Les résultats de ces différentes enquêtes, on va le voir, convergent fortement entre eux, et avec ceux de l’enquête Lire et écrire (ELE). Dans l’interprétation de leurs convergences comme des divergences qui subsistent, il faudra cependant prêter attention aux conditions de production de leurs résultats. Deux exemples pour illustrer ce point.

Le choix des manuels de lecture

Le premier concerne l’utilisation des manuels de lecture par les enseignants de CP. Tous les enseignants n’en utilisent pas. Procédant à un sondage sur 215 classes en éducation prioritaire de Paris et la petite couronne, l’enquête Manuels recense parmi elles 15% de classes sans manuels. Un recensement effectué par les services de l’inspection en 1998 sur les 817 classes de CP de l’Essonne donne des résultats très proches : 18% des classes ne disposent pas de manuels, mais 9% des enseignants concernés indiquent n’avoir pas choisi cette situation : il reste donc 16% de classes dont l’enseignant a effectivement choisi de travailler sans manuel. L’enquête nationale ELE, pour sa part, arrive au double de ce taux : 31% des enseignants enquêtés déclarent ne pas utiliser de manuels.
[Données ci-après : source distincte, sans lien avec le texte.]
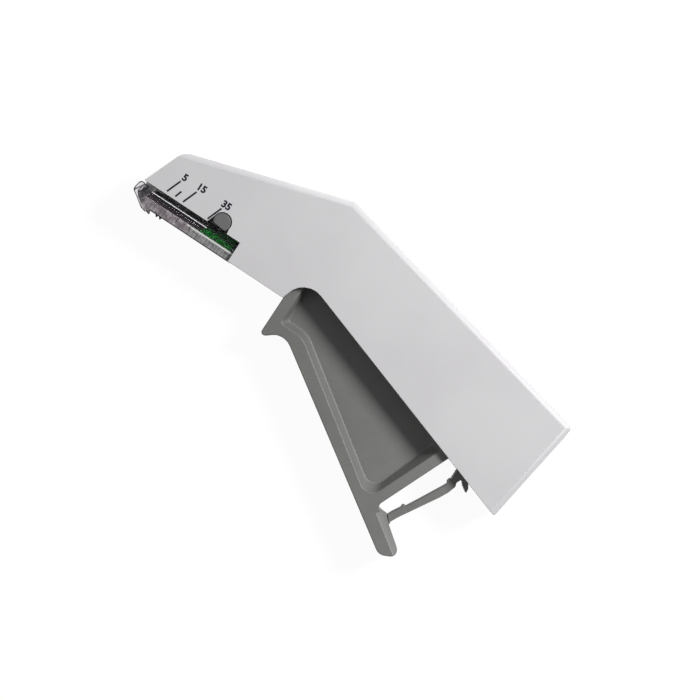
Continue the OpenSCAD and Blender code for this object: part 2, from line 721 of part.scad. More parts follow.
module trough_cut() {
    past = 0.2;
    wide = trough(-past);
    narrow = trough(1);
    n = len(wide);
    depth = (1 + past) * (trigger_w - web_t) / 2;
    lift = mid_z + web_t / 2;
    pts = concat([for (p = narrow) [p.x, p.y, lift]], [for (p = wide) [p.x, p.y, lift + depth]]);
    faces = concat([[for (i = [0 : n - 1]) i]], [[for (i = [n - 1 : -1 : 0]) n + i]],
        [for (i = [0 : n - 1]) [i, n + i, n + (i + 1) % n, (i + 1) % n]]);
    polyhedron(pts, faces, convexity = 6);
}

// Slope beyond the ridge that runs down the tail lobe
module lobe_bevel() {
    start = ray(hook_root + ridge_in * [sin(grip_angle), cos(grip_angle)], ridge_from, -grip_angle);
    reach = 2 * ridge_in;
    translate([start.x, start.y, mid_z + trigger_w / 2]) rotate([0, 0, -grip_angle]) rotate([90, 0, 90])
        linear_extrude(grip_len) polygon([[-over, over * ridge_slope_share],
            [reach, over * ridge_slope_share], [reach, -reach * ridge_slope_share]]);
}

module trigger() {
    color("gray") difference() {
        union() {
            slab(trigger_w) trigger_profile();
            slab(lever_w) lever_profile();
            boss();
        }
        for (side = [0, 1]) translate([0, 0, side * housing_w]) mirror([0, 0, side]) {
            trough_cut();
            lobe_bevel();
        }
    }
}

// The pivot boss through the whole width, cut flat below where it clears the cartridge
module boss() {
    low = boss_in;
    high = housing_w - boss_in;
    shoulder = boss_r - boss_chamfer;
    difference() {
        rotate_extrude($fn = 64) polygon([[0, low], [shoulder, low], [boss_r, low + boss_chamfer],
            [boss_r, high - boss_chamfer], [shoulder, high], [0, high]]);
        rotate(boss_flat_angle)
            box([-2 * boss_r, 2 * boss_r], [-2 * boss_r, -boss_flat], [-over, housing_w + over]);
    }
}

module return_spring_arm() {
    color("darkgray") slab(arm_w) polygon(rounded(concat([soft(crotch, 0), soft(root_top, 0)],
        [for (s = arm_shares) arm_point(s)])));
}

echo(stroke = stroke, feed = feed, ratio = stroke / squeeze * 180 / PI, origin = origin);

translate([-origin.x, -origin.y, 0]) {
    left_housing();
    right_housing();
    cartridge_body();
    cartridge_cover();
    anvil_plate();
    ejector_spring();
    spring_guide_rod();
    spring_end_plug();
    follower_spring();
    staples();
    front_staple();
    staple_follower();
    former_carrier();
    former_blade();
    trigger();
    return_spring_arm();
}
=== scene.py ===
# Skin stapler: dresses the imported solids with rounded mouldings, drawn wire and their materials.
# Places are given in millimetres from the trigger's pivot, +X along the staple row towards the tail.
import json
import math

import bmesh
import bpy
from mathutils import Matrix, Vector


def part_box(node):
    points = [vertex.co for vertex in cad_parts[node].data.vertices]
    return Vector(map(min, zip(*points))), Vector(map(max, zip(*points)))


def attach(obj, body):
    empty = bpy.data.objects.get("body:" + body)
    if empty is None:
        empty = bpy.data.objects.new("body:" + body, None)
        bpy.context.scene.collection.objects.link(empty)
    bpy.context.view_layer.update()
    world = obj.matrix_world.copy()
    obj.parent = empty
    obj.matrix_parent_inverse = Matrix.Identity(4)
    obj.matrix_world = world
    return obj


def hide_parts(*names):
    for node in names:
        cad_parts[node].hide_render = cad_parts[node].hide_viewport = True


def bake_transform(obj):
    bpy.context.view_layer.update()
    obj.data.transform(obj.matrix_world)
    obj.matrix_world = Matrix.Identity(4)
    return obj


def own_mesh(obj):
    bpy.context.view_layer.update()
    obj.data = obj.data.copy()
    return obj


MM = 0.001
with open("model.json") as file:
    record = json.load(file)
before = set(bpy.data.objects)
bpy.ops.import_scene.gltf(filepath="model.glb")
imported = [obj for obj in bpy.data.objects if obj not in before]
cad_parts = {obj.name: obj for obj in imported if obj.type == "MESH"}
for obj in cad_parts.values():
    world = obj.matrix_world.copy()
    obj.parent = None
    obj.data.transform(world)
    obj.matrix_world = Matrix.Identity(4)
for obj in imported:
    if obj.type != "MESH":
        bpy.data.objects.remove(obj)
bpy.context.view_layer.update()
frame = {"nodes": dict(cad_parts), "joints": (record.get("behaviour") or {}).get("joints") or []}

# The pivot, the middle plane and the side that faces the camera
PIVOT = Vector(next(j for j in frame["joints"] if j["name"] == "trigger_squeeze")["pos_m"])
MID_Z = 8.5
SIDE_Z = 17.0

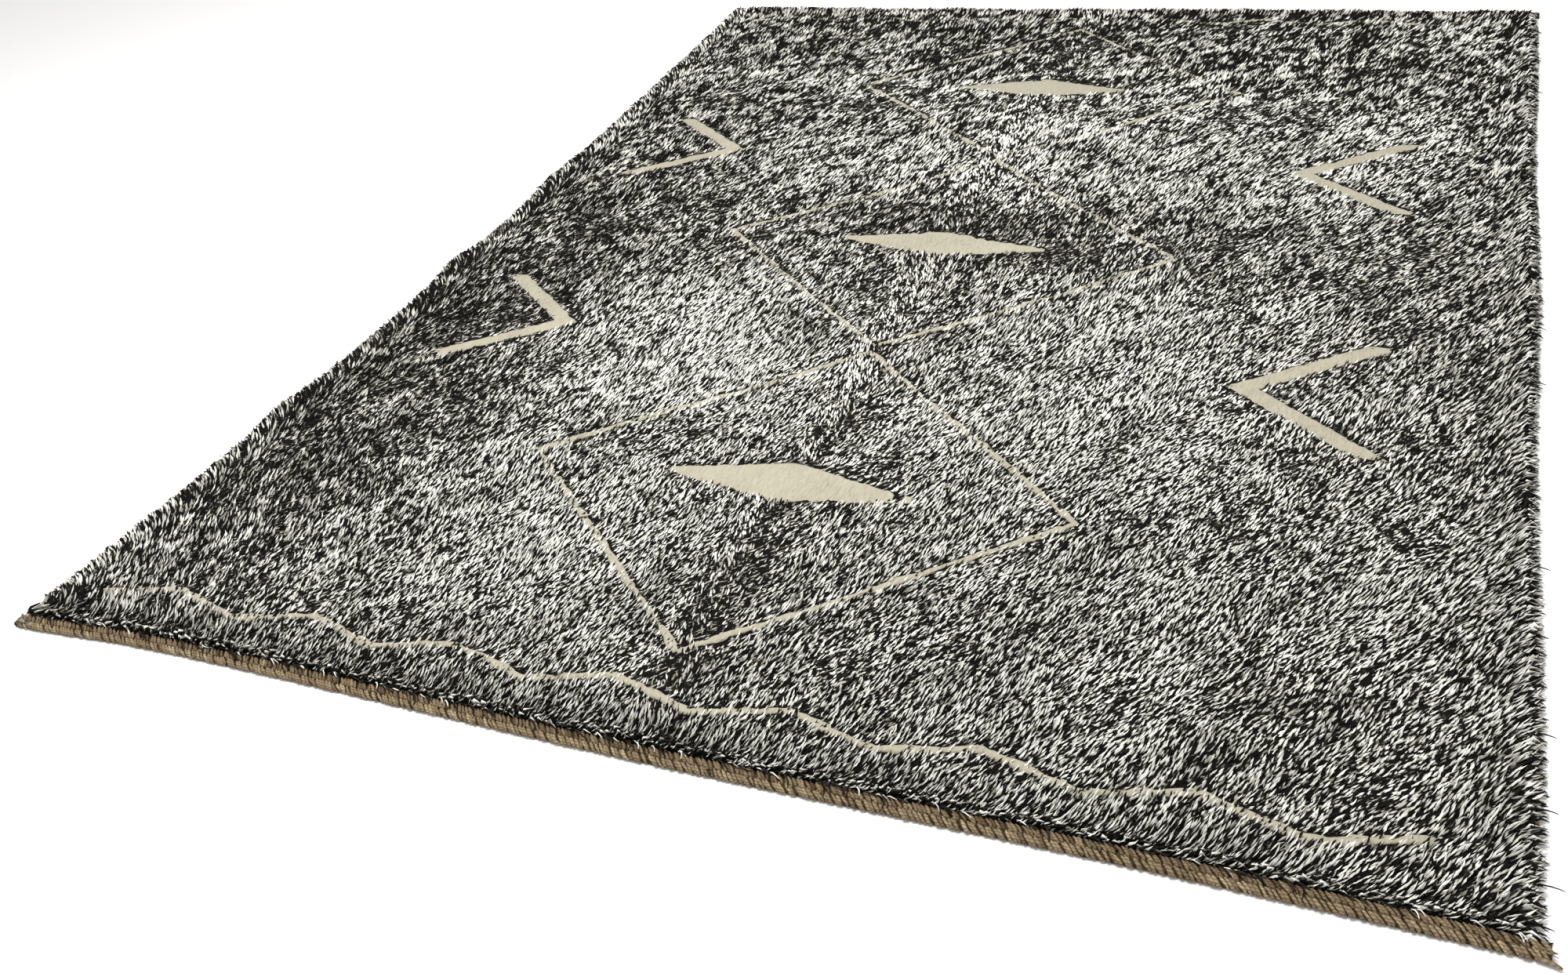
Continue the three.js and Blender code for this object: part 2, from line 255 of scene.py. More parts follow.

Il paraît difficile de ne pas référer une telle distorsion à la constitution de l’échantillon de l’enquête ELE, échantillon sélectionné tant en fonction de l’expérience professionnelle des maîtres (plus de 16 ans d’ancienneté dans le métier et plus de 8 ans en CP en moyenne) qu’en raison de leur assurance professionnelle, de leur confiance dans leur maîtrise des gestes du métier (tous étaient volontaires et d’accord pour être filmés).

La plupart de ces maîtres ont mis au point, au fil des ans, des modalités de conduite des apprentissages et des supports pédagogiques qui leur sont plus ou moins propres : il est frappant à cet égard qu’au total, au long des trois semaines (réparties dans l’année) pendant lesquelles les classes ont été observées, la proportion de celles qui n’ont jamais utilisé un manuel se monte à 45%. Et l’on verra ci-dessous, c’est un élément de discussion intéressant, que les pratiques de ces maîtres expérimentés semblent s’éloigner significativement, pour nombre d’entre eux, des préconisations des manuels qu’ils indiquent utiliser.

Quant au choix du manuel utilisé, lorsque c’est le cas, celui d’une méthode syllabique est très minoritaire. Il était le fait de quelque 2 à 3% des enseignants enquêtés dans l’Essonne en 1998, au plus fort de la vague anti-syllabique déclenchée par les instructions officielles de 1972 et 1985. Il n’est encore le fait que de 4% des enquêtés de l’enquête Manuels en 2013, 7% si l’on tient compte des enseignants qui combinent l’usage d’un manuel syllabique et d’un manuel de la mixte. L’enquête ELE le chiffre à 10%, mais en s’autorisant d’une définition à notre sens trop large de ce qu’est la méthode syllabique (nous y reviendrons). Cette dernière enquête donne une indication sans doute plus approchée de la réalité en chiffrant à 5% la proportion de l’ensemble des maîtres observés entrant de façon strictement graphémique dans l’étude du code graphophonologique, ce qui est un critère différenciateur de la démarche syllabique. Le recours à la syllabique étant plutôt à la hausse (encore modeste) dans la dernière décennie, on voit que ces données sont assez convergentes, et permettent d’estimer qu’il est aujourd’hui le fait d’une proportion d’enseignants encore inférieure à 10% dans l’éducation nationale.

Le décodage en fin de CP

Le second exemple qui témoigne à la fois de la proximité et des écarts entre ces enquêtes concerne les résultats obtenus au test de « fluence » auquel les élèves enquêtés sont soumis en fin de CP. Il est en effet possible ici de procéder à une comparaison directe car les conditions de l’épreuve (consistant à décompter le nombre de mots correctement déchiffrés en une minute dans un texte) sont identiques ou proches, ce qui n’est pas le cas des tests visant à mesurer les capacités de compréhension, de dictée ou de production d’écrit.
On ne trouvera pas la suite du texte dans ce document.